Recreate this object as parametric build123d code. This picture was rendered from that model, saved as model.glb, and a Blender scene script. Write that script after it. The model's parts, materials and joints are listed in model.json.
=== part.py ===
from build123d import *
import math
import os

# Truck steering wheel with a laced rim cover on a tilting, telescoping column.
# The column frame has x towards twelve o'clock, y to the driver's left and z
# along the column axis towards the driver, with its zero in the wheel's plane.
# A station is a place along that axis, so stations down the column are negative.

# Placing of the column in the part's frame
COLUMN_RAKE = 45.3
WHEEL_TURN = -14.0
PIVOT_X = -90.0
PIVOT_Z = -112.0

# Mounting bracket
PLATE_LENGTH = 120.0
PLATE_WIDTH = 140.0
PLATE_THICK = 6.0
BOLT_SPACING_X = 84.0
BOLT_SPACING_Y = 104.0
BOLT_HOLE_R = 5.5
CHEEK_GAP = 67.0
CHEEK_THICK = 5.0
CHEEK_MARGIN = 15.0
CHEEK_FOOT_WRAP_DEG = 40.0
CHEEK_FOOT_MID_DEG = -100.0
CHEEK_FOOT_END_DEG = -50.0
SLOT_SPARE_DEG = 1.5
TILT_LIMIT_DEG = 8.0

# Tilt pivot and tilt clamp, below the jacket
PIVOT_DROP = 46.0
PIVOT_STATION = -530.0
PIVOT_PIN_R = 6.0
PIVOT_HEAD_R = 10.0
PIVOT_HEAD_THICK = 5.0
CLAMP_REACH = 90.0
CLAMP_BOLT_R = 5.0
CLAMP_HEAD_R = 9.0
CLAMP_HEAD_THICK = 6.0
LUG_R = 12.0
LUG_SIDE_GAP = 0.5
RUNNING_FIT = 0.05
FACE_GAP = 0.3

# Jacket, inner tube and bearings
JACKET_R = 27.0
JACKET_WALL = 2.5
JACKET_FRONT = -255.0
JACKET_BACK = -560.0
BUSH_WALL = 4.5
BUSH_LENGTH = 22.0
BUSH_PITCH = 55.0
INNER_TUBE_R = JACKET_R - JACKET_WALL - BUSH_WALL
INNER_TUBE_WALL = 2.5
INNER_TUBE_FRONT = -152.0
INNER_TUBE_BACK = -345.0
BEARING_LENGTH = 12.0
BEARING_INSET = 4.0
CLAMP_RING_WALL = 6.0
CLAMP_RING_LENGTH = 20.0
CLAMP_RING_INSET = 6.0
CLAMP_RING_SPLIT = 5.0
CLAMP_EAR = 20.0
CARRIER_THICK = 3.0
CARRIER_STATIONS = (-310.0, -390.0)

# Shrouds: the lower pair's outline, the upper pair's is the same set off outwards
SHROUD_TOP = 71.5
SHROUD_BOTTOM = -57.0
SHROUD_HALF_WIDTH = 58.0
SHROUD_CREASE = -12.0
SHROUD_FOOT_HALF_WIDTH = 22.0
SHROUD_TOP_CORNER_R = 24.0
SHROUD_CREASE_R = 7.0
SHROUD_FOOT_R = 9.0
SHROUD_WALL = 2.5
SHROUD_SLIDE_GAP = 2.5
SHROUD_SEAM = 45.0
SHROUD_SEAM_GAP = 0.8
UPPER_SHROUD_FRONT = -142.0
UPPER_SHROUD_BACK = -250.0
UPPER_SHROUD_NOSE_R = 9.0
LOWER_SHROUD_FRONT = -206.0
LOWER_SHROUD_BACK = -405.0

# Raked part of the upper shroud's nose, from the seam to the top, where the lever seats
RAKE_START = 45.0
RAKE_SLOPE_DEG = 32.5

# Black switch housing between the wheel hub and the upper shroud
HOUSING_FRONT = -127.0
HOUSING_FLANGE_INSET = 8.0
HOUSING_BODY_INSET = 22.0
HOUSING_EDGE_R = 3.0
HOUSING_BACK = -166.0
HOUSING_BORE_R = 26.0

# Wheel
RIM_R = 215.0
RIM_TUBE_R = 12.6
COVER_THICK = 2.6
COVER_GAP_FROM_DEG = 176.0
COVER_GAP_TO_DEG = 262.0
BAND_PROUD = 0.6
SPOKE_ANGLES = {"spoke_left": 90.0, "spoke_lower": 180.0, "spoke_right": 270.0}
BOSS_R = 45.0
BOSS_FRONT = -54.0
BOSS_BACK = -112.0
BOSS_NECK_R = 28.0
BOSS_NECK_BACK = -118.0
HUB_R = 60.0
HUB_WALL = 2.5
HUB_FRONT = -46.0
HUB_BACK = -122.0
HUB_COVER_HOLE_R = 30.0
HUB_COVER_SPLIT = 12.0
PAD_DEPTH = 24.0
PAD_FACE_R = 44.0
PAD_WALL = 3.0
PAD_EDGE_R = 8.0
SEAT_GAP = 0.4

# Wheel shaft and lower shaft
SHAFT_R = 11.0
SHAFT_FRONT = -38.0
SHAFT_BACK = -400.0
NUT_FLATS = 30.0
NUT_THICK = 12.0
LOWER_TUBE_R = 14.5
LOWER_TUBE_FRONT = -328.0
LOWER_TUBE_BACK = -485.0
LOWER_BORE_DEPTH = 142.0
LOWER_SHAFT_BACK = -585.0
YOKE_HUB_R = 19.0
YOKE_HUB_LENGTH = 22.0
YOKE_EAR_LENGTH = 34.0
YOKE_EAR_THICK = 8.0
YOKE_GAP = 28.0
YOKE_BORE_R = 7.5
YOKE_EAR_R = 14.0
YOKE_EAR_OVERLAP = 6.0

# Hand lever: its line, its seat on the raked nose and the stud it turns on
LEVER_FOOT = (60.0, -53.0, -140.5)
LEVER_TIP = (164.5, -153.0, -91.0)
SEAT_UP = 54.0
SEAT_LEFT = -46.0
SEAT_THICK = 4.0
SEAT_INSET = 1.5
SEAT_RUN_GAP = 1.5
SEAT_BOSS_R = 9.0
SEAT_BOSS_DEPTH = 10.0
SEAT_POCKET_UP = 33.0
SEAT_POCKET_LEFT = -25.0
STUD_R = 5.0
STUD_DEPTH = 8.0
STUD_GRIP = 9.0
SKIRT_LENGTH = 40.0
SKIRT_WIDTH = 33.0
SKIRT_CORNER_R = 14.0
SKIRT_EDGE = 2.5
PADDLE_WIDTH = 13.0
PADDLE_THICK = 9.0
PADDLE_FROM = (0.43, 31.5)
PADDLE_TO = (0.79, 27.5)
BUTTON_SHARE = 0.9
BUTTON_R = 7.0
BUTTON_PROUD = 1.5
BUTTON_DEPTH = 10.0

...

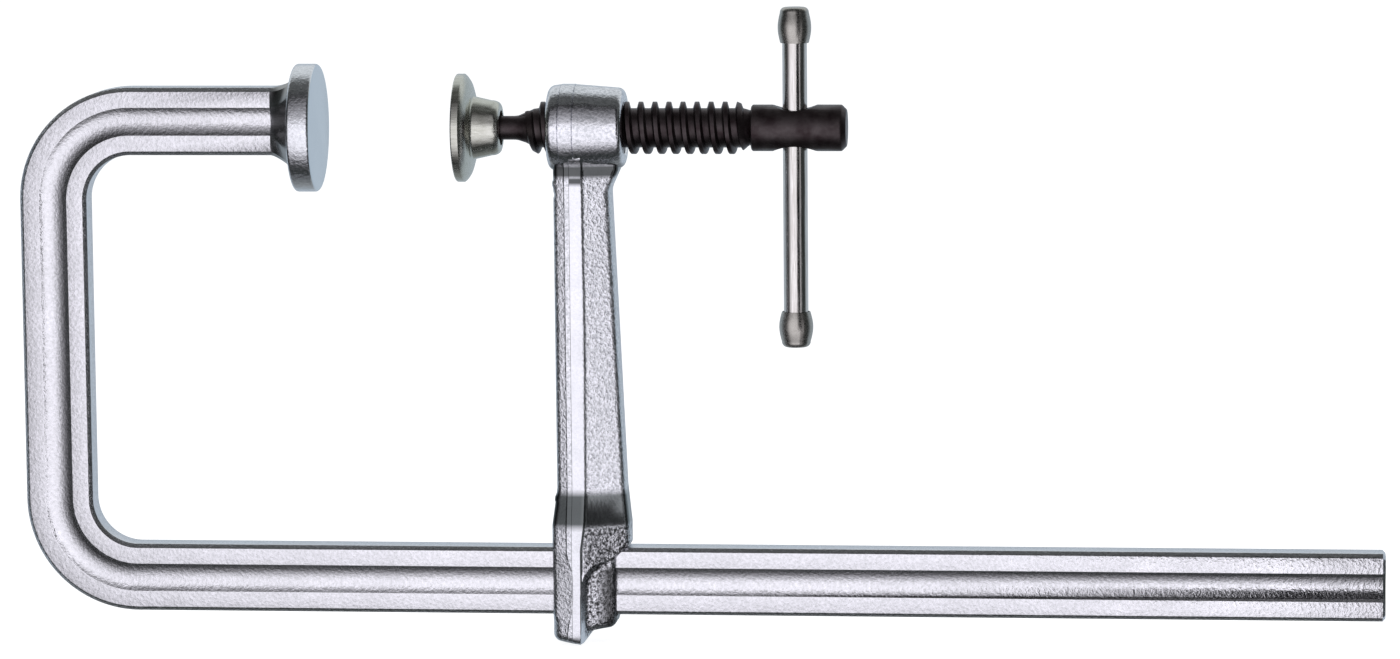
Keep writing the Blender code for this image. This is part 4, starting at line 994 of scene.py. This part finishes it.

---

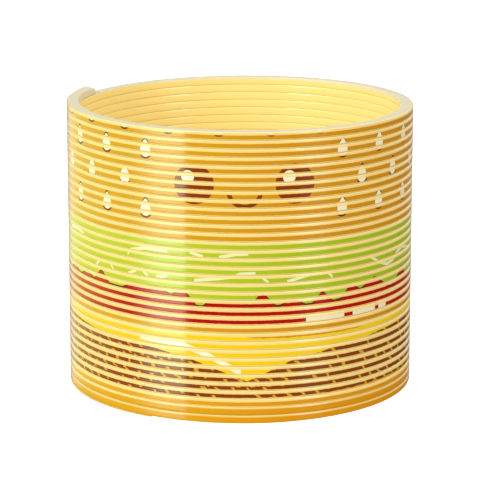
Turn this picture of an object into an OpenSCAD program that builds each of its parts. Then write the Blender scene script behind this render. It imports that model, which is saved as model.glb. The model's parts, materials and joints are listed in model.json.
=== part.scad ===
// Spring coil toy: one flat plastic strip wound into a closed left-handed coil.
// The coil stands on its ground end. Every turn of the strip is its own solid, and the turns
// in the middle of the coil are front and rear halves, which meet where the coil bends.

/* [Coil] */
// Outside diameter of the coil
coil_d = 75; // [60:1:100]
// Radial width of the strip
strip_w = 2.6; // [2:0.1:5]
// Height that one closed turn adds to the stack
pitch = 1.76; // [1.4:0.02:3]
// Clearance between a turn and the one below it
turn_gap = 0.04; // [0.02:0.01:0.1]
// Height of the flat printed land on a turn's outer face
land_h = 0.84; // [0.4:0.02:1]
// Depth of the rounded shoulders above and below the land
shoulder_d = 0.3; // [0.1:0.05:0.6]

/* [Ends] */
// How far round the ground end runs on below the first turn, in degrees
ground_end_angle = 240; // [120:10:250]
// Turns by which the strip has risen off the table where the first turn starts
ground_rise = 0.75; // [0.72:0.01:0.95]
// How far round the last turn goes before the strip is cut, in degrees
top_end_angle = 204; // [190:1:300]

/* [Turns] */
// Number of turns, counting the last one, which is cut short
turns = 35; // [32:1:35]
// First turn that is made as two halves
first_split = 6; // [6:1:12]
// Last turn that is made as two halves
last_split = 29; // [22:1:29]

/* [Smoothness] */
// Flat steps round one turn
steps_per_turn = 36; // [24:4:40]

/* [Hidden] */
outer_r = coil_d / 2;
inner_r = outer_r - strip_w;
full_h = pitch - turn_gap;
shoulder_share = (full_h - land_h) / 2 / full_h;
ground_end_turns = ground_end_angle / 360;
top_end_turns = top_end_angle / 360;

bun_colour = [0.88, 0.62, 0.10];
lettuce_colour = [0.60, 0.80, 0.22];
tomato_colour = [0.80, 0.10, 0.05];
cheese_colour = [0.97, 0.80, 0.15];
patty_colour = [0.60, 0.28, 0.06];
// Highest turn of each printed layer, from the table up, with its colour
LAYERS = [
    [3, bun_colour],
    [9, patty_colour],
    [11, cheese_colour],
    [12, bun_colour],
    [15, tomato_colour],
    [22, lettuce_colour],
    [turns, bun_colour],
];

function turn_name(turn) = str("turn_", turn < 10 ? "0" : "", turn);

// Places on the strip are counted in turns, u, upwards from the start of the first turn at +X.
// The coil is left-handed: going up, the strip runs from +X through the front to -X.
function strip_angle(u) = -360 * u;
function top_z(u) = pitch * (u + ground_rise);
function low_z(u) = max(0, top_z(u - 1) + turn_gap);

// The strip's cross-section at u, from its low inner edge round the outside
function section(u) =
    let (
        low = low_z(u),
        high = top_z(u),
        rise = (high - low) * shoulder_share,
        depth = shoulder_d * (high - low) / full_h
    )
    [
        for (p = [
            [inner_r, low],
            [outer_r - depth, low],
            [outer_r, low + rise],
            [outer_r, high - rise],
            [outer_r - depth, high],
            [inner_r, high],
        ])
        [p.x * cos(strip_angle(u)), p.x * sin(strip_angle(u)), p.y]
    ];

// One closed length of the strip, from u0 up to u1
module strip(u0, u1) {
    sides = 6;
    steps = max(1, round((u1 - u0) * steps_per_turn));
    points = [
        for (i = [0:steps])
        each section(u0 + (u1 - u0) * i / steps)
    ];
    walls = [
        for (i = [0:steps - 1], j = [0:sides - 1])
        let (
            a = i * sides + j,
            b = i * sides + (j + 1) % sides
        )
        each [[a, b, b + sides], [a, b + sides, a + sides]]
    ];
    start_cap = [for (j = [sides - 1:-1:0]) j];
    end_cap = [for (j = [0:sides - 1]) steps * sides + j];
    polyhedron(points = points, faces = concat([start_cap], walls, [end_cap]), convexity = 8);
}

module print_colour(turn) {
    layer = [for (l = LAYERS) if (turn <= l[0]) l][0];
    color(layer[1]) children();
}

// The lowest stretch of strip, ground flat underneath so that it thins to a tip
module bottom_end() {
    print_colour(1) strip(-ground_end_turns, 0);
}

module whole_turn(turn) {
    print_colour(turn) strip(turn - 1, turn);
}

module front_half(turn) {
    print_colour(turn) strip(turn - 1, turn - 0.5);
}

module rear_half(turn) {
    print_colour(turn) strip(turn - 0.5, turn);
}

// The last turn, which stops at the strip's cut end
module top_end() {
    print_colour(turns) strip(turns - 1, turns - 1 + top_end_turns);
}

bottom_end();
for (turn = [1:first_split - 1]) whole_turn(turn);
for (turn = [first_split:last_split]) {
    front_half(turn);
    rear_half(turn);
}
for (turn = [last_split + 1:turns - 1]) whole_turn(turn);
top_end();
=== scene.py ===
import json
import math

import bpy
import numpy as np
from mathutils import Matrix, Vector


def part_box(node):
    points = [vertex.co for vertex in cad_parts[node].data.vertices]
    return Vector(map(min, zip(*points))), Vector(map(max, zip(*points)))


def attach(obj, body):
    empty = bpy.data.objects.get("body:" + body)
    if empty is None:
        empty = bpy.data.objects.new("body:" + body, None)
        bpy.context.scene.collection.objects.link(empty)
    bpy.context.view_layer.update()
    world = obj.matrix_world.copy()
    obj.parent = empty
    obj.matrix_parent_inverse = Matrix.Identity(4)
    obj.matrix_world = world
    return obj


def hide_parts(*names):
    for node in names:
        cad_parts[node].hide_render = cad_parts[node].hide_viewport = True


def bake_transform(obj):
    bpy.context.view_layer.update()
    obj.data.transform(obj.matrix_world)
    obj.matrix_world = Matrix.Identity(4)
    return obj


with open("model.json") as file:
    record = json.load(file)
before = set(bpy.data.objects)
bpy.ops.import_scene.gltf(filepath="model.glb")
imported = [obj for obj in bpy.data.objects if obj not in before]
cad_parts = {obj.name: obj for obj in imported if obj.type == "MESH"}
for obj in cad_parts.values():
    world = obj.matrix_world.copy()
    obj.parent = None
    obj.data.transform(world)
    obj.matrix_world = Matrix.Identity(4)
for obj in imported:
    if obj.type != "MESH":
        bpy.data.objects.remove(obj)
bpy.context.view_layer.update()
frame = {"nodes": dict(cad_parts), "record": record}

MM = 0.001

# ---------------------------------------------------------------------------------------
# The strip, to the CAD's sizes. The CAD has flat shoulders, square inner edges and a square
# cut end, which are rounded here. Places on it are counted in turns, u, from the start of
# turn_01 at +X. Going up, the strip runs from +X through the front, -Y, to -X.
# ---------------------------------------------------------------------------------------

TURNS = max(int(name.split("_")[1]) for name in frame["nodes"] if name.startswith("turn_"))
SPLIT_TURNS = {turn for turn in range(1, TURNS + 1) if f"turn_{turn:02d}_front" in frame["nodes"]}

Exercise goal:
The lines to be given again exactly are those from the one containing "from mathutils import Matrix, Vector" up to and including the one containing "imported = [obj".

Output for this exercise:
from mathutils import Matrix, Vector


def part_box(node):
    points = [vertex.co for vertex in cad_parts[node].data.vertices]
    return Vector(map(min, zip(*points))), Vector(map(max, zip(*points)))


def attach(obj, body):
    empty = bpy.data.objects.get("body:" + body)
    if empty is None:
        empty = bpy.data.objects.new("body:" + body, None)
        bpy.context.scene.collection.objects.link(empty)
    bpy.context.view_layer.update()
    world = obj.matrix_world.copy()
    obj.parent = empty
    obj.matrix_parent_inverse = Matrix.Identity(4)
    obj.matrix_world = world
    return obj


def hide_parts(*names):
    for node in names:
        cad_parts[node].hide_render = cad_parts[node].hide_viewport = True


def bake_transform(obj):
    bpy.context.view_layer.update()
    obj.data.transform(obj.matrix_world)
    obj.matrix_world = Matrix.Identity(4)
    return obj


with open("model.json") as file:
    record = json.load(file)
before = set(bpy.data.objects)
bpy.ops.import_scene.gltf(filepath="model.glb")
imported = [obj for obj in bpy.data.objects if obj not in before]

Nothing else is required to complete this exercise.